While Digital Religion Studies have flourished, scholarly interest in the “electronic church” waned after the televangelism scandals of the late 1980s (Ward, 2016b). Although a few scholars (Hendershot, 2004; Kintz, 1997; Kintz and Lesage, 1998; McDannell, 1995) since then have explored the material culture of evangelical media industry, the structure of religious media—as a media industry—remains unaddressed, much less its convergence with digital religion. Yet it was inevitable, as this study has shown, that old (broadcast) and new (digital) religious media should converge, especially since the electronic church offered a familiar and ready-made institutional framework for American evangelicalism to adopt and adapt the new technologies. Further, by the laws (or at least the history) of media economics, it seems equally inevitable that “digital religion” should, in its turn, tend toward a concentrated market of heterogeneous oligopolies. These phenomena of media concentration and convergence merit study by scholars of Digital Religion Studies.

Further, the dynamic interplay between these phenomena and digital culture bear examination as religious media institutions and the technologies they employ co-evolve. From a structurational (Giddens, 1984) perspective, Orlikowski (1992) observed that a “duality of technology” operates in institutions and organizations such that technology is (1) an outcome of and (2) a medium for human action, even as institutions (3) are contexts for human interactions with technology and (4) are impacted by those interactions. Similarly, Rice and Gattiker (2001) demonstrated that institutions are comprised not only of formal structures but also structures of meanings and relationships that enable and constrain certain uses of new technologies; by the same token, new technologies can impact institutional structures as they enable and constrain certain meanings and relationships. Thus, a congregational website may start as a high-tech bulletin board where printed matter is posted online, until leaders discover that the site enables new forms of connection among members that go beyond weekly worship gatherings.

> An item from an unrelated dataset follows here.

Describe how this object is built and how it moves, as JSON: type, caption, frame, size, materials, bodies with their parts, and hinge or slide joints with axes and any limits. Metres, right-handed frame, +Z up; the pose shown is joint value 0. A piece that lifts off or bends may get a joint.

The co-evolution of existing economically-driven religious mass media institutions and new digital media technologies carries implications for how millions of believers and seekers engage in digital religion and participate in digital culture. Connable (2016), for example, suggested that the colonization of digital religion by the institutional electronic church has vastly expanded an “echo chamber” where, through “mediational reflexivity” (De Zengotita, 2005), communally validated media representations ultimately become communal reality. Using public sphere theory, Duerringer (2016) proposed that the melding of evangelical mass media and digital culture has exponentially extended a “tropological economy” (Lundberg, 2009) in which culture-war tropes are recursively (re)produced. On the other hand, Mesaros-Winckles and Winckles (2016) demonstrated through the example of Focus on the Family’s extensive digital media outreaches that programmers accustomed to simple linear religious messages designed for traditional “hot” media (McLuhan, 1964) struggle with the “cool” medium of the internet. By the same token, in applying Lövheim’s (2011) mediatization-of-religion thesis to the Jesus Calling mobile app, Trammell (2016) argued that:

the ‘new’ electronic church is bound to shift its focus from entertainment to empowerment, from thrilling success to convenient empowerment, from evangelizing the masses to affirming the individual. Put another way, the Christian faith itself may resemble an ‘app’ (p. 232, emphasis in original).

All of the foregoing theses—and more—about the interplay of religion, media, and digital culture are implicated in the concentration and convergence of religious media already proceeding apace by the seemingly inexorable laws of media economics. As scholars of Digital Religion Studies continue exploring “the intersection of online and offline religious communities’ practices and discourses” (Campbell and Vitullo, 2016, p. 74), they may also need to start following the money.